Persistence matters. Codespaces persists the container filesystem. If you install a tool or download a dependency, it stays there when you restart the workspace. Gitpod persists specific volumes, like /workspace and /home/gitpod/.cargo. You need to configure Gitpod to persist the cargo cache if you want fast builds across restarts.

Real-world configuration

A minimal setup works for simple projects. Real projects often need system libraries, custom toolchains, and caching strategies. You extend the base image with a Dockerfile to add these requirements.

# .devcontainer/Dockerfile
# Start from the official Rust image.
FROM mcr.microsoft.com/devcontainers/rust:1-1.90

# Install system dependencies required by your project.
# Many Rust crates bind to C libraries that need these packages.
RUN apt-get update && apt-get install -y \
    libssl-dev \
    pkg-config \
    && rm -rf /var/lib/apt/lists/*

# Configure cargo to use a shared cache directory.
# This speeds up builds across container restarts.
ENV CARGO_HOME=/usr/local/cargo
ENV CARGO_TARGET_DIR=/workspace/.cargo-target

# Add rust-src component for rust-analyzer.
# This enables go-to-definition on standard library types.
RUN rustup component add rust-src

You also need to pin your Rust version. The devcontainer image provides a base version, but your project might require a specific channel or version. Use rust-toolchain.toml to lock the version. rustup respects this file automatically.

# rust-toolchain.toml
# Pin the Rust version for the project.
# rustup respects this file automatically in devcontainers.
[toolchain]
channel = "1.90.0"
components = ["rustfmt", "clippy", "rust-src"]
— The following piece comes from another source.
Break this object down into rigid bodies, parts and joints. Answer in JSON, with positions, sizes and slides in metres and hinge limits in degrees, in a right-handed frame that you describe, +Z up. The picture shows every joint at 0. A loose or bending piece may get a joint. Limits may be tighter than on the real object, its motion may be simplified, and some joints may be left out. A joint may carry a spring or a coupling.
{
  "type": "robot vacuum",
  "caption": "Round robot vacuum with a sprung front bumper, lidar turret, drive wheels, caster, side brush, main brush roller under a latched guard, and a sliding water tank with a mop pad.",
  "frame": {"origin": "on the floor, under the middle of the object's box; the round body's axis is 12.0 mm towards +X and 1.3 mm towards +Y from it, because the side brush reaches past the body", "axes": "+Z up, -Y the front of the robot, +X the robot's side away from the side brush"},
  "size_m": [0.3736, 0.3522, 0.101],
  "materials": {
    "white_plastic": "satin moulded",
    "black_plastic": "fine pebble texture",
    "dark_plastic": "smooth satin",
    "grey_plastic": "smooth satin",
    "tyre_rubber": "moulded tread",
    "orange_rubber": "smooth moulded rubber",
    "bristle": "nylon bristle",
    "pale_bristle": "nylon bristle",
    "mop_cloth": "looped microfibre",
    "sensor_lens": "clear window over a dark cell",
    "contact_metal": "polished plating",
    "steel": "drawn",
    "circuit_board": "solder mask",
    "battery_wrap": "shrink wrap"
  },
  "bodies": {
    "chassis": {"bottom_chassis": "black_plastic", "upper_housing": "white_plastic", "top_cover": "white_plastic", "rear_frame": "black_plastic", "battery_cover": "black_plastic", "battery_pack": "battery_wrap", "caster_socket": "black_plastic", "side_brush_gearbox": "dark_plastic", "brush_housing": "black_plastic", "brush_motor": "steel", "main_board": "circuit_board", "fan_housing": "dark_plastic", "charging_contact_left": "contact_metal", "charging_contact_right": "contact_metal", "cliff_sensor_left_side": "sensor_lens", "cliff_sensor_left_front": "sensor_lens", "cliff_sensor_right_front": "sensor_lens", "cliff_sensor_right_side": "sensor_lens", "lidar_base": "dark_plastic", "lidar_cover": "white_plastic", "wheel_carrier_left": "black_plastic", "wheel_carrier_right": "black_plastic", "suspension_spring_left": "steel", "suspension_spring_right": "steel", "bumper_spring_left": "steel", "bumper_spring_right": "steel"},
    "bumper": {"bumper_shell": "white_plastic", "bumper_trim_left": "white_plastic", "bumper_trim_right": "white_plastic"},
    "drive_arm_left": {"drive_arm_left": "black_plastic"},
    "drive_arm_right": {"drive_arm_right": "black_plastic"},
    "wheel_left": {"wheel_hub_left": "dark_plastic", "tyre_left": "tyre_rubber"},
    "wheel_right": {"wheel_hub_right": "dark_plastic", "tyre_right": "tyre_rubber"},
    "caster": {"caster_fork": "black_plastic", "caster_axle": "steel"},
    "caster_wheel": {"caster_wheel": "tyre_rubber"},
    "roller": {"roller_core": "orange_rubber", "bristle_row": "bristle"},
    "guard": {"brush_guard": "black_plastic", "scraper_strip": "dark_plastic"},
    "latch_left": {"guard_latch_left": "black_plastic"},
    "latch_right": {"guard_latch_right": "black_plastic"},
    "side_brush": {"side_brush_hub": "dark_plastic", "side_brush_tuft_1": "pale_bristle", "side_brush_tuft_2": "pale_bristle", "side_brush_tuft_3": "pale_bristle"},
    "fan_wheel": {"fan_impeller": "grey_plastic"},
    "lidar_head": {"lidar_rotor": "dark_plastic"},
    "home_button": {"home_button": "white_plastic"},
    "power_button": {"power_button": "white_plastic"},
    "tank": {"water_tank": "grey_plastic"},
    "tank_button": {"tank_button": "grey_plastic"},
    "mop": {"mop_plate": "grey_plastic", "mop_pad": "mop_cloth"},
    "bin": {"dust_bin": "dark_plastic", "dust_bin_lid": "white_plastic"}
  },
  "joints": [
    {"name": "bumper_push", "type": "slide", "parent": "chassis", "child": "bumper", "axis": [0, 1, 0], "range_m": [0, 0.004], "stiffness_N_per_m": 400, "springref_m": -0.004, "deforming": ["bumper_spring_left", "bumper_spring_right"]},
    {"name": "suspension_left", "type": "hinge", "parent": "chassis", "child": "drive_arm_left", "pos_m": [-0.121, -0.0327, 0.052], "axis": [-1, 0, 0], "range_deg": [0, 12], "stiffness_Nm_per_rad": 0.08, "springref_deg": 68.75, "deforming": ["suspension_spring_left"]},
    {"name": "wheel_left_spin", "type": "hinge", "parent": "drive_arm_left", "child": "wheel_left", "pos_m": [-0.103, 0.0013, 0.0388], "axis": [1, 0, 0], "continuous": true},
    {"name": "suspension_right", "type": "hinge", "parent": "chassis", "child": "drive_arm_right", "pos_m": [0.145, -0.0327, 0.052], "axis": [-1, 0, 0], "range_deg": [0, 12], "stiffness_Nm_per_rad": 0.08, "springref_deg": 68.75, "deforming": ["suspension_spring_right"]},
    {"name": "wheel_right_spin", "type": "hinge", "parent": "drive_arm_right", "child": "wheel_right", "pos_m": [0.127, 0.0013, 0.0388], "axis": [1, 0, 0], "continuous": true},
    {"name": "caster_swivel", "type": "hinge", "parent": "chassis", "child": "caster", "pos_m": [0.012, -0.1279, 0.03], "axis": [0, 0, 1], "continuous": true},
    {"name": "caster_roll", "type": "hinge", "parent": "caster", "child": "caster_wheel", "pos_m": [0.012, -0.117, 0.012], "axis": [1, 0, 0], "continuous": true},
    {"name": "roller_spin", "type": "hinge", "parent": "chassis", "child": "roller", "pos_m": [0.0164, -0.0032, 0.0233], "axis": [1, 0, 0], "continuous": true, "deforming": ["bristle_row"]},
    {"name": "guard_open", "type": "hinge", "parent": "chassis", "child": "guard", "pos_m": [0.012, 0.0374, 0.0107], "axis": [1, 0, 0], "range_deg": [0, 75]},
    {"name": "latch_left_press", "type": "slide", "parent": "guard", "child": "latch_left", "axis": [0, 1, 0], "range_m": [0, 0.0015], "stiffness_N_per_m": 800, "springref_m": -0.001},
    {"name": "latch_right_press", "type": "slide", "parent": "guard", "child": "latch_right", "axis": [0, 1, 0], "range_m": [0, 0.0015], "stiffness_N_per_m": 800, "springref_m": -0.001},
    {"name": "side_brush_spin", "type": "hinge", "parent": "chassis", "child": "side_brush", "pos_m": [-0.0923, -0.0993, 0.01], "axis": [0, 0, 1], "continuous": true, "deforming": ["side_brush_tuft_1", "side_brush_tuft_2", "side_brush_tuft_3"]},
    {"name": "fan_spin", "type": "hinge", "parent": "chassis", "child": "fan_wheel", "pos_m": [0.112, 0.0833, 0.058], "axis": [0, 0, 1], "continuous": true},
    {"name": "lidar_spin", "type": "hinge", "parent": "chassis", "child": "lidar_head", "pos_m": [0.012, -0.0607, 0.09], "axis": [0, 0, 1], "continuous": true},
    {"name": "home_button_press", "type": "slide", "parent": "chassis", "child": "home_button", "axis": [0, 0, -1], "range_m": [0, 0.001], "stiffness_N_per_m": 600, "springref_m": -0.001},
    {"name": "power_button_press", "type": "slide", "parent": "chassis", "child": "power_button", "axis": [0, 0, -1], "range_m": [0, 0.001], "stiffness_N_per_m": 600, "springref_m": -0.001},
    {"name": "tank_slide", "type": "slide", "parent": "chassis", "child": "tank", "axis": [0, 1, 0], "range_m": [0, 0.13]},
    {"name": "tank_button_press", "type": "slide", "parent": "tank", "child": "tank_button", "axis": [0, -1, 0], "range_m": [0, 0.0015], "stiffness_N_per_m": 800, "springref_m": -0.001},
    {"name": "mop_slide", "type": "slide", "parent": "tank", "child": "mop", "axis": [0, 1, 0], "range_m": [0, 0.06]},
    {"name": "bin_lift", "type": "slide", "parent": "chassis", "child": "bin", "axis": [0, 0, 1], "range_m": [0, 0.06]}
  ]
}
Convention aside: Always use rust-toolchain.toml. It ensures every developer and every CI runner uses the exact same compiler version. The devcontainer image provides the base, but the toolchain file locks the version. This prevents subtle bugs caused by compiler differences.
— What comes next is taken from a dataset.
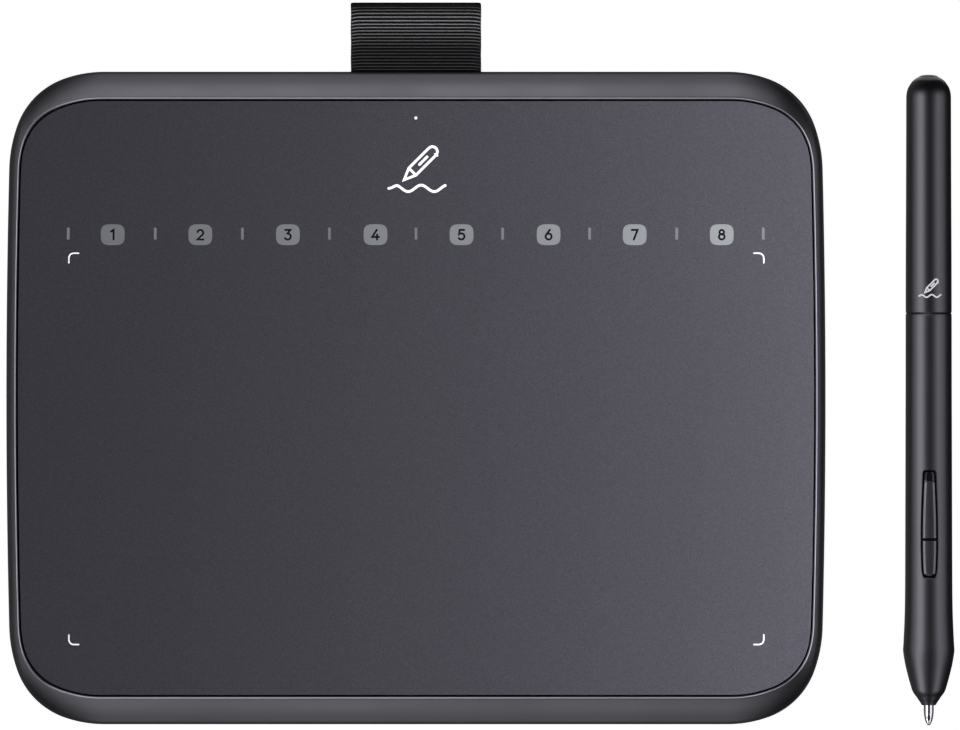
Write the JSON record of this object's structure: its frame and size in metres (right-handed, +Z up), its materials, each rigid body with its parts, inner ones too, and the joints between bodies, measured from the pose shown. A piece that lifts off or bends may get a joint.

Convention aside: Setting CARGO_TARGET_DIR to a specific path helps with container caching strategies. If you mount a persistent volume to that path, your build artifacts survive container restarts. This turns a five-minute build into a two-second incremental compile.

Pitfalls and gotchas

Containerized development solves many problems, but it introduces new ones. Watch out for these common issues.
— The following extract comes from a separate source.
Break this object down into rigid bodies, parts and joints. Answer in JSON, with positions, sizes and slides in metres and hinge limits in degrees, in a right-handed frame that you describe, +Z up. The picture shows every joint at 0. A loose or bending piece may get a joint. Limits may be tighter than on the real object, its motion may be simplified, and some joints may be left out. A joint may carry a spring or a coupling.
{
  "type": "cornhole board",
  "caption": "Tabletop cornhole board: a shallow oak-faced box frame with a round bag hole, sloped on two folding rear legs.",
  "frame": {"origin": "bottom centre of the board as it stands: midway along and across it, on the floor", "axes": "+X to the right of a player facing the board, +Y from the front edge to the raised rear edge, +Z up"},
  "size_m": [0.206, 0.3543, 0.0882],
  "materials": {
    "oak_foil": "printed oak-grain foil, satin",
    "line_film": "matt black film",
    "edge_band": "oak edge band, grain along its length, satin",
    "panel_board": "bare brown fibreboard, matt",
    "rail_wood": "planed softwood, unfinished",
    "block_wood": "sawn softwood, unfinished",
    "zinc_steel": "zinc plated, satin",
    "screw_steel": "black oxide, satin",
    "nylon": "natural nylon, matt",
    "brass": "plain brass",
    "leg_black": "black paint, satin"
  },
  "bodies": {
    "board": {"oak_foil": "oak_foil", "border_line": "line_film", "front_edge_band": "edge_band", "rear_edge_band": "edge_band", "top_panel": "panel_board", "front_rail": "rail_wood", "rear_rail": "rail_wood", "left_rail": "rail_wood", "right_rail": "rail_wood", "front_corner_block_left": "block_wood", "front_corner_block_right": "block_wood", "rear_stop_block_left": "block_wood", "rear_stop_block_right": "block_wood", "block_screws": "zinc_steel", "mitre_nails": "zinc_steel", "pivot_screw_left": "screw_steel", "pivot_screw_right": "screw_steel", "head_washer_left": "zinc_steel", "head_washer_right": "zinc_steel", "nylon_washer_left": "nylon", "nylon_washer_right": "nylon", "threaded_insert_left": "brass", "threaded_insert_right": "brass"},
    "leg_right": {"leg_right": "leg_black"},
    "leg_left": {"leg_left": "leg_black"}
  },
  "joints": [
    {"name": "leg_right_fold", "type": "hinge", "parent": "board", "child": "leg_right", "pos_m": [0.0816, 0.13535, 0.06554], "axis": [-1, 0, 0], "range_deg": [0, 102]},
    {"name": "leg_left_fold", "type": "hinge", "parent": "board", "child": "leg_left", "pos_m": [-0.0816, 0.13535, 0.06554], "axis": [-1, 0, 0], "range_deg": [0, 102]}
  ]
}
Image drift is a silent killer. The base image stops updating. Security patches pile up. Dependencies become incompatible. Check your image date regularly. Pin to a specific version tag, not latest. Update the tag when you need a new Rust version.

Missing system libraries cause linker errors. If you forget libssl-dev, the compiler says error: linking with cc failed: exit status: 1. The linker can't find -lssl. You also get E0463 (could not find crate) if a crate fails to build because of missing headers. Install system dependencies in the Dockerfile, not in the post-create command. This ensures the image is self-contained.

rust-analyzer needs rust-src. Without it, clicking on Vec or String takes you nowhere. The language server can't provide definitions for standard library types. Add rustup component add rust-src to your Dockerfile or post-create command.

Caching failures waste time. If the cargo registry isn't cached, every new container downloads the entire crate registry. This takes minutes. Configure the platform to persist the cargo cache. In Codespaces, the container persists automatically. In Gitpod, you need to add the cache directory to the persistent volumes.

Check your image date. An old image is a ticking time bomb of missing patches.

Decision matrix

Choose the right tool for your workflow. Not every project needs a container. Not every container needs the same configuration.

Use GitHub Codespaces when your team already lives in GitHub and you want zero-config setup. The integration is seamless; you click a button on the repo page and get a workspace.

Use Gitpod when you need more control over the prebuild pipeline or want to support multiple IDEs beyond VS Code. Gitpod's prebuilds run on every push, keeping workspaces fresh.

Use a local development environment when you are working offline, dealing with hardware-specific debugging, or optimizing for minimal latency. Containers add network overhead that can hurt performance for tight loops.

Use a custom Dockerfile extension when your project requires system libraries not included in the base image. The base image covers common needs, but niche crates often need apt-get packages.

Pick the tool that matches your team's workflow, not the one with the flashiest demo.